Your second question is a bit different.  In Massachusetts it is possible to get arrested and convicted for OUI even your if car is not moving, or is parked, on or near a public way.  Under recent Massachusetts case law (see the link above), it is enough that the vehicle is on a public way and the driver has inserted the key in the ignition and turned the engine on.  Even if the key is only partly turned so that the electrical system is on but the car engine is not running (as would be the case in your hypothetical) the element is satisfied.  But, again, the car must be on a public way. Your car was not.  Hope that answers your questions.

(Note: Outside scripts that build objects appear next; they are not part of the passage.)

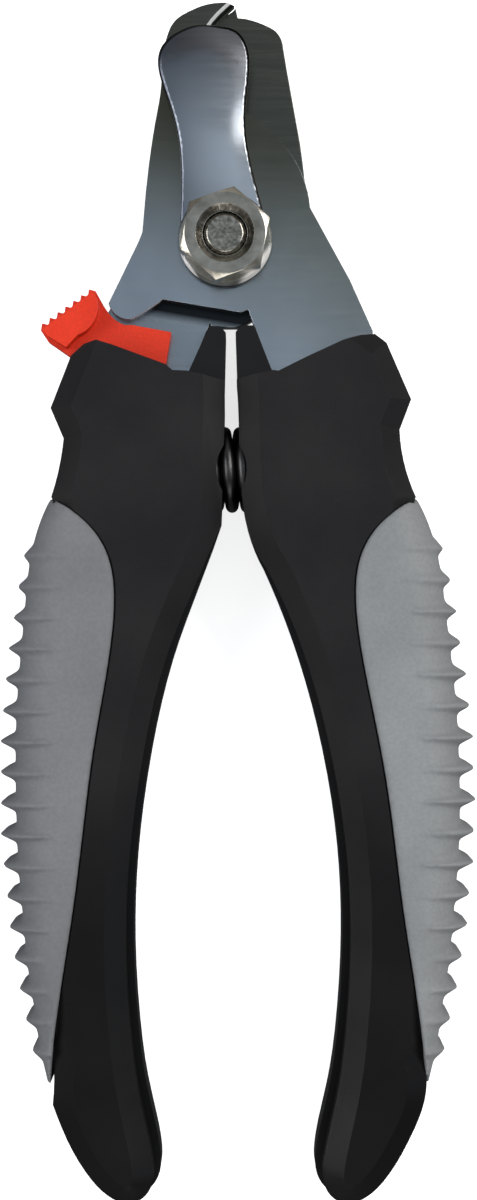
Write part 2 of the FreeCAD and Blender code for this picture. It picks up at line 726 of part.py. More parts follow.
def grip(side, outline, first_rib, last_rib):
    """The soft sleeve over the outer side of a handle, with its row of ribs. Its back is flat."""
    sleeve = slab(side + "_sleeve", grip_blank_outline(side), -dim("grip_depth"), "2 * Dims.grip_depth")
    for height in (dim("grip_depth"), -dim("grip_depth")):
        if not rounded(sleeve, side + "_sleeve_round", [(outer_edge, height)], GRIP_ROUNDS):
            raise RuntimeError(f"{side} sleeve could not be rounded")
    count = int(dim("rib_count"))
    pitch = (last_rib - first_rib) / (count - 1)
    ribs = [rib(side, number, first_rib + number * pitch) for number in range(count)]
    ribbed = gather("Part::MultiFuse", side + "_ribbed_sleeve", [sleeve] + ribs)
    zone = slab(side + "_sleeve_zone", seam_outline(side, dim("grip_groove")), -dim("grip_depth"),
                "2 * Dims.grip_depth + 4")
    outer = gather("Part::MultiCommon", side + "_grip_outer", [ribbed, zone])
    upper_core = slab(side + "_core_upper", outline(dim("parting_lip")), 0.0,
                      "Dims.shell_depth - Dims.grip_thickness")
    lower_core = slab(side + "_core_lower", outline(0.0), -shell_depth + dim("grip_thickness"),
                      "Dims.shell_depth - Dims.grip_thickness")
    half_cut = cut(side + "_grip_half_cut", outer, upper_core)
    place(cut(side + "_grip", half_cut, lower_core), side + "_grip")
    doc.recompute()


OVERCUT = 0.01
TANG_GAP = 0.12
# The ribs are highest half way down the grip, and their crests are lower on the narrow end.
RIB_TAPER = 1.25
RIB_MIDDLE = -79.0
RIB_SPAN = 35.0
RIB_CREST = 0.32
LEAST_CREST = 0.25
RIB_FALL = 1.1
NARROW_GRIP = 4.0
GRIP_WIDENING = 5.0
GRIP_ROUNDS = (dim("grip_round"), 4.4, 4.0, 3.6, 3.2)
handle_shells("left", left_handle, left_tang_space, LEFT_SCREWS)
handle_shells("right", right_handle, right_tang_space, RIGHT_SCREWS)
grip("left", left_handle, -43.7, -111.9)
grip("right", right_handle, -42.7, -111.8)

# --- lock ---------------------------------------------------------------------------------------
# A slider in the front plate's layer. Its bar stands in the path of the front plate's lower corner.
# A pin in the left handle runs in its slot, and a spring washer holds it where it is put.

lock_outline = [
    [(-18.0, -6.9)],
    [(-16.7, -9.2), (-15.2, -10.95), (-13.9, -11.6)],
    [(-12.9, -11.6)],
    [(-7.5, -12.6)],
    [(-8.3, -17.4)],
    [(-9.6, -17.8)],
    [(-10.2, -20.0)],
    [(-11.4, -22.7)],
    [(-12.1, -23.2)],
    [(-17.1, -23.2)],
    [(-18.0, -22.2)],
    [(-18.0, -18.2)],
    [(-19.2, -17.2)],
    [(-21.3, -16.2)],
    [(-24.6, -13.9)],
    [(-25.6, -12.4)],
]
TEETH = 7
TOOTH_LEAN = 0.55
TOOTH_HEIGHT = 0.75
start = Vector(-25.6, -12.4)
end = Vector(-18.0, -6.9)
step_along = (end - start) / TEETH
outward = Vector(-step_along.y, step_along.x).normalize()
for number in range(TEETH):
    tip = start + step_along * (number + TOOTH_LEAN) + outward * TOOTH_HEIGHT
    root = start + step_along * (number + 1)
    lock_outline.append([(tip.x, tip.y)])
    lock_outline.append([(root.x, root.y)])
lock_outline = lock_outline[1:]
pin = Vector(*LOCK_PIN)
reach = pin - SLIDE * dim("lock_travel")
half = dim("lock_pin_radius") + dim("lock_slot_play")
side_step = Vector(SLIDE.y, -SLIDE.x, 0) * half
slot_geometry = [
    Part.LineSegment(pin + side_step, reach + side_step),
    Part.Arc(reach + side_step, reach - SLIDE * half, reach - side_step),
    Part.LineSegment(reach - side_step, pin - side_step),
    Part.Arc(pin - side_step, pin + SLIDE * half, pin + side_step),
]
lock = slab("lock_body", lock_outline, dim("lock_bottom"), "Dims.lock_thickness", slot_geometry)
pad_outline = [
    [(-18.3, -7.3)],
    [(-17.5, -9.5), (-18.3, -11.8), (-20.3, -13.3)],
    [(-21.9, -15.0)],
    [(-24.5, -13.4)],
    [(-25.3, -12.5)],
    [(-18.3, -7.3)],
]
pad_sketch = sketch(lock, "lock_pad_outline", curves(pad_outline), dim("lock_bottom"))
lock_pad = lock.newObject("PartDesign::Pad", "lock_pad")
lock_pad.Profile = pad_sketch
lock_pad.setExpression("Length", "Dims.lock_pad_height")
doc.recompute()
place(lock, "lock_slider")

pin_base = (*LOCK_PIN, dim("lock_pin_bottom"))
pin_shaft = primitive("Part::Cylinder", "pin_shaft", pin_base, Radius="Dims.lock_pin_radius",
                      Height="Dims.lock_pin_length")
pin_foot = primitive("Part::Cylinder", "pin_foot", pin_base, Radius="Dims.lock_pin_foot_radius",
                     Height="Dims.lock_pin_foot_height")
place(gather("Part::MultiFuse", "pin", [pin_shaft, pin_foot]), "lock_pin")
washer_bottom = dim("lock_washer_bottom")
washer_body = primitive("Part::Cylinder", "lock_washer_body", (*LOCK_PIN, washer_bottom),
                        Radius="Dims.lock_washer_radius", Height="Dims.lock_washer_thickness")
washer_bore = primitive("Part::Cylinder", "lock_washer_bore", (*LOCK_PIN, washer_bottom - 1),
                        Radius="Dims.lock_pin_radius + Dims.snug",
                        Height="Dims.lock_washer_thickness + 2")
place(cut("lock_washer", washer_body, washer_bore), "lock_washer")

# --- shell screws and return spring -------------------------------------------------------------


def screw(name, x, y):
    """A cross-head screw, driven from the back."""
    head_z = -shell_depth + dim("screw_recess") - dim("screw_head_height")
    head = primitive("Part::Cylinder", name + "_head", (x, y, head_z), Radius="Dims.screw_head_radius",
                     Height="Dims.screw_head_height")
    shank = primitive("Part::Cylinder", name + "_shank", (x, y, head_z + dim("screw_head_height") - 0.1),
                      Radius="Dims.screw_radius", Height="Dims.screw_length")
    solid = gather("Part::MultiFuse", name + "_solid", [head, shank])
    bars = []
    long_side = "screw_cross_length"
    short_side = "screw_cross_width"
    for turn, (along_x, along_y) in enumerate(((long_side, short_side), (short_side, long_side))):
        corner = (x - dim(along_x) / 2, y - dim(along_y) / 2, head_z - 0.1)
        bars.append(primitive("Part::Box", f"{name}_cross_{turn}", corner, Length="Dims." + along_x,
                              Width="Dims." + along_y, Height="Dims.screw_cross_depth + 0.1"))
    return cut(name, solid, gather("Part::MultiFuse", name + "_cross", bars))


for side, spots in (("left", LEFT_SCREWS), ("right", RIGHT_SCREWS)):
    screws = [screw(f"{side}_screw_{number + 1}", x, y) for number, (x, y) in enumerate(spots)]
    place(gather("Part::Compound", side + "_screws", screws), f"{side}_handle_screws")

SPRING_TURNS = 5.5
SPRING_GAP = 0.05
wire = dim("spring_wire")
coil_radius = dim("spring_radius") - wire
length = dim("spring_right_end") - dim("spring_left_end") - 2 * wire - 2 * SPRING_GAP
helix = Part.makeHelix(length / SPRING_TURNS, length, coil_radius)
start_point = Vector(coil_radius, 0, 0)
profile = Part.Wire([Part.makeCircle(wire, start_point, Vector(0, 1, 0))])
coil = Part.Wire(helix.Edges).makePipeShell([profile], True, True)
spring = doc.addObject("Part::Feature", "coil_spring")
spring.Shape = coil
spring.Placement = Placement(
    Vector(dim("pivot_x") + dim("spring_left_end") + wire + SPRING_GAP,
           dim("pivot_y") + dim("spring_y"), dim("pivot_z")), ALONG_X)
spring.Label = "return_spring"
finished.append(spring)

# --- checks and files ---------------------------------------------------------------------------

doc.recompute()
for item in doc.Objects:
    if any(flag in item.State for flag in ("Invalid", "Error")):
        raise RuntimeError(f"{item.Name} did not build: {item.State}")
whole = None
for item in finished:
    if item.Shape.isNull() or not item.Shape.isValid():
        raise RuntimeError(f"{item.Label} has no valid shape")
    box = item.Shape.BoundBox
    whole = box if whole is None else whole.united(box)
    print(f"{item.Label:20s} solids {len(item.Shape.Solids)} volume {item.Shape.Volume:9.1f}  "
          f"z {box.ZMin:6.2f} {box.ZMax:6.2f}")
    item.Shape.exportStep(f"parts/{item.Label}.step")
print("overall", whole)
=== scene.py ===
import json
import math

import bmesh
import bpy
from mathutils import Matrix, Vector


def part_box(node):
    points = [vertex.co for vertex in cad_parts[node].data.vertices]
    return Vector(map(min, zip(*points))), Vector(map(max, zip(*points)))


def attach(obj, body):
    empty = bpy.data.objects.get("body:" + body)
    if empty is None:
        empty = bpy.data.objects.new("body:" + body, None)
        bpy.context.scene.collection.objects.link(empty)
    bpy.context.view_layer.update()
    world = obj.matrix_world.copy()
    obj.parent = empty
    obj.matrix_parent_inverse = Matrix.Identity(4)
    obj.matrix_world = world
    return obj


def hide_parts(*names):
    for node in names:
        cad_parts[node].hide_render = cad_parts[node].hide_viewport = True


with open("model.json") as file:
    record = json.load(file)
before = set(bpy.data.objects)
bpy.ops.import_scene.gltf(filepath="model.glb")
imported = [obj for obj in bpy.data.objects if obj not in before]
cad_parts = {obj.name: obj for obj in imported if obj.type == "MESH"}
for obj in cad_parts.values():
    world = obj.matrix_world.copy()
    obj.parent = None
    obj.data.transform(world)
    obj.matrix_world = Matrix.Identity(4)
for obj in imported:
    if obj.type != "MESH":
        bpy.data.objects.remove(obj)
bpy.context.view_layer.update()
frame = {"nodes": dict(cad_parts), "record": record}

NODES = frame["nodes"]


# --- materials ----------------------------------------------------------------------------------

SOFT_LIMIT = 0.0001     # half the width of the change at a height limit, in metres
# Colour of the painted highlights on the nut's flange.
GLINT_HIGHLIGHT = (0.95, 0.91, 0.87)
# Colour of the ground bevel, painted pale as a painted highlight.
BEVEL_HIGHLIGHT = (0.97, 0.97, 0.97)
# Direction of the painted shade that darkens the steel towards the tip.
TIP_DIRECTION = (0.12, 1.0, 0.0)


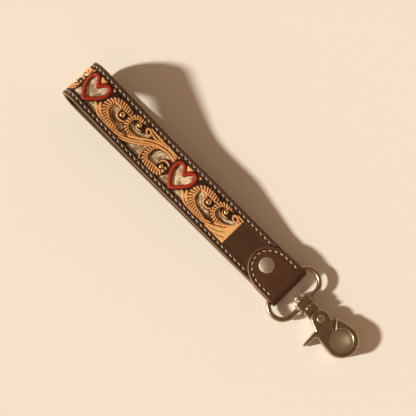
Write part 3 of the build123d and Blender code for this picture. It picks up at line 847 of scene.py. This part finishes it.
def smoothCurve(knots, steps=7):
    # A curve through the knots
    knots = np.array(knots, float)
    padded = np.vstack([2 * knots[0] - knots[1], knots, 2 * knots[-1] - knots[-2]])
    share = np.linspace(0, 1, steps, endpoint=False)[:, None]
    runs = []
    for a, b, c, d in zip(padded, padded[1:], padded[2:], padded[3:]):
        bow = (2 * a - 5 * b + 4 * c - d) * share**2 + (3 * b - a - 3 * c + d) * share**3
        runs.append(0.5 * (2 * b + (c - a) * share + bow))
    return np.vstack(runs + [knots[-1:]])


def nearStroke(at, knots):
    # Distance to a curve, distance along it, side (left positive) and its half width there
    curve = smoothCurve(knots)
    best = np.full(len(at), 1e9)
    run, side, half = np.zeros(len(at)), np.zeros(len(at)), np.zeros(len(at))
    gone = 0.0
    for a, b in zip(curve, curve[1:]):
        way = b[:2] - a[:2]
        length = np.hypot(*way)
        off = at - a[:2]
        share = np.clip(off @ way / length**2, 0, 1)
        gap = np.hypot(*(off - share[:, None] * way).T)
        nearer = gap < best
        best = np.where(nearer, gap, best)
        run = np.where(nearer, gone + share * length, run)
        left = np.sign(way[0] * off[:, 1] - way[1] * off[:, 0])
        side = np.where(nearer, left * gap, side)
        if len(a) > 2:
            half = np.where(nearer, a[2] + share * (b[2] - a[2]), half)
        gone += length
    return best, run, side, half


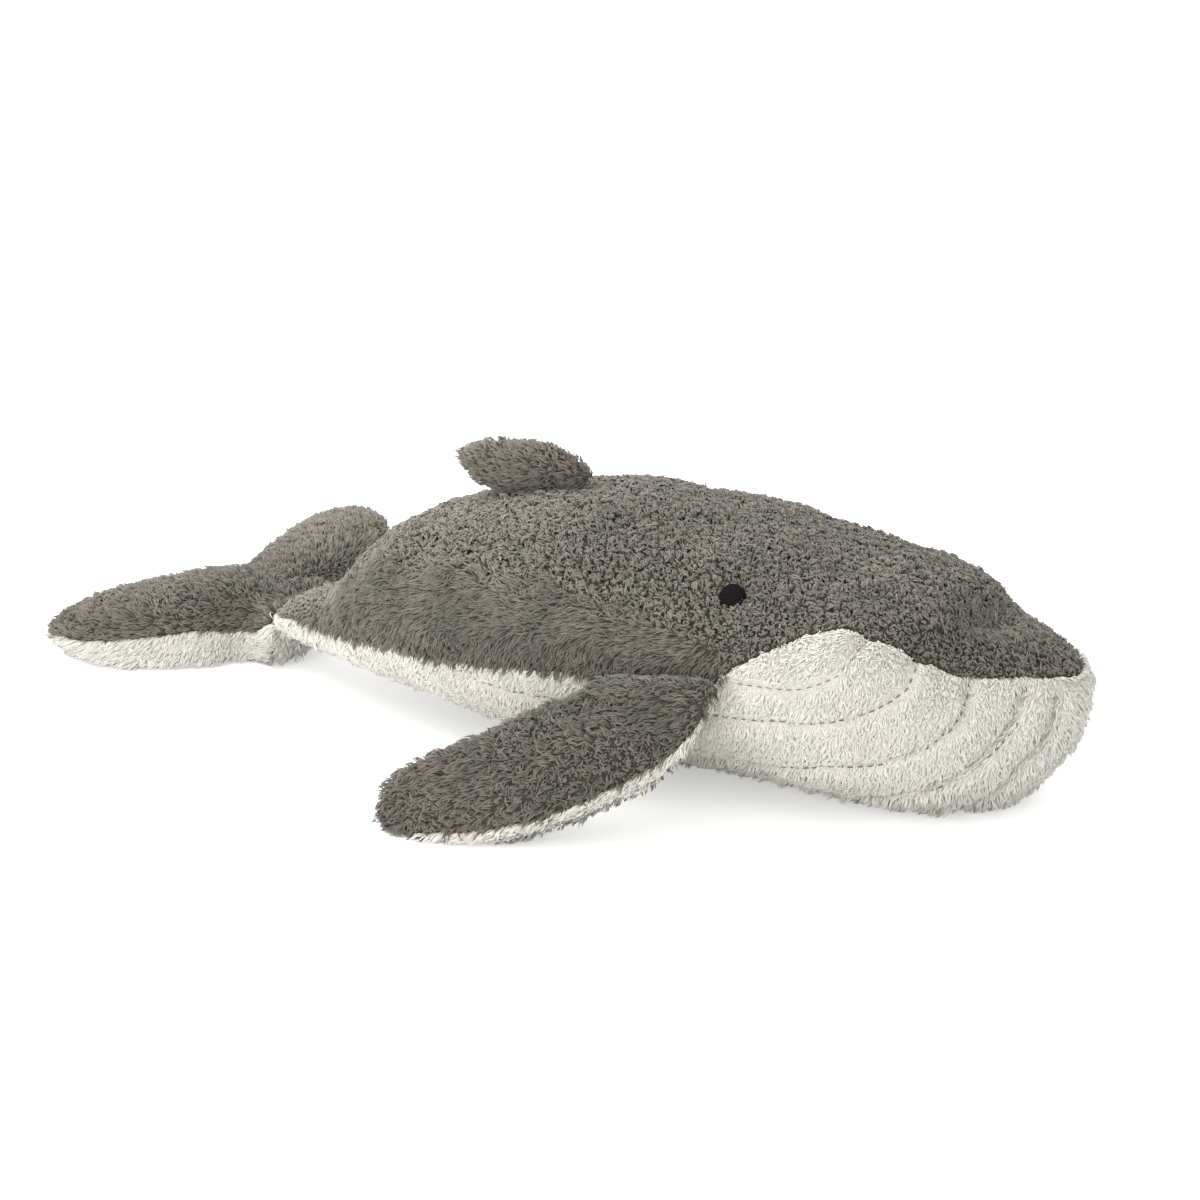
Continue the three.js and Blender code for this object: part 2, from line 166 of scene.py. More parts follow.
floor_paint = bpy.data.materials.new("pale_floor")
floor_paint.use_nodes = True
tree = floor_paint.node_tree
tree.nodes.clear()
place = joined(tree, "ShaderNodeTexCoord")
reach = joined(tree, "ShaderNodeVectorMath", place.outputs["Object"], operation="LENGTH")
glow = joined(tree, "ShaderNodeMapRange", reach.outputs["Value"], 0.2, 0.6, 0.44, 0.5)
glow_seen = worked_out(tree, "MULTIPLY", glow.outputs[0], seen_directly(tree))
matt = joined(tree, "ShaderNodeBsdfDiffuse", (0.93, 0.93, 0.93, 1))
shine = joined(tree, "ShaderNodeEmission", (1, 1, 1, 1), glow_seen)
both = joined(tree, "ShaderNodeAddShader", matt.outputs[0], shine.outputs[0])
joined(tree, "ShaderNodeOutputMaterial", both.outputs[0])
floor_mesh.materials.append(floor_paint)
print("floor:", [round(v, 1) for v in floor.dimensions], "m")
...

Submitted Tue, 12/27/2011 - 15:01

Operation on a public way is a required element of the crime of operating under the influence and it must be proven beyond a reasonable doubt. Keys in the ignition & engine running constitute "operation" under the law. In order to sustain an OUI conviction, the Commonwealth must prove that the offense took place “upon any way or in any place to which the public has a right of access, or upon any way or in any place to which members of the public have access as invitees or licensees.” G.L. c. 90, § 24(1)( a )(1). “Way” is further defined by statute to include “any public highway, private way laid out under authority of statute, way dedicated to public use, or way under the control of park commissioners or body having like powers.” G.L. c. 90, § 1. This element has been further interpreted by the Supreme Judicial Court to require that the “public have a right of access by motor vehicle or access as invitees or licensees by motor vehicle.” Your yard is not a public way or a place where the public has right of access. See Commonwealth v. Lisa Virgilio, 2011 WL 1988395.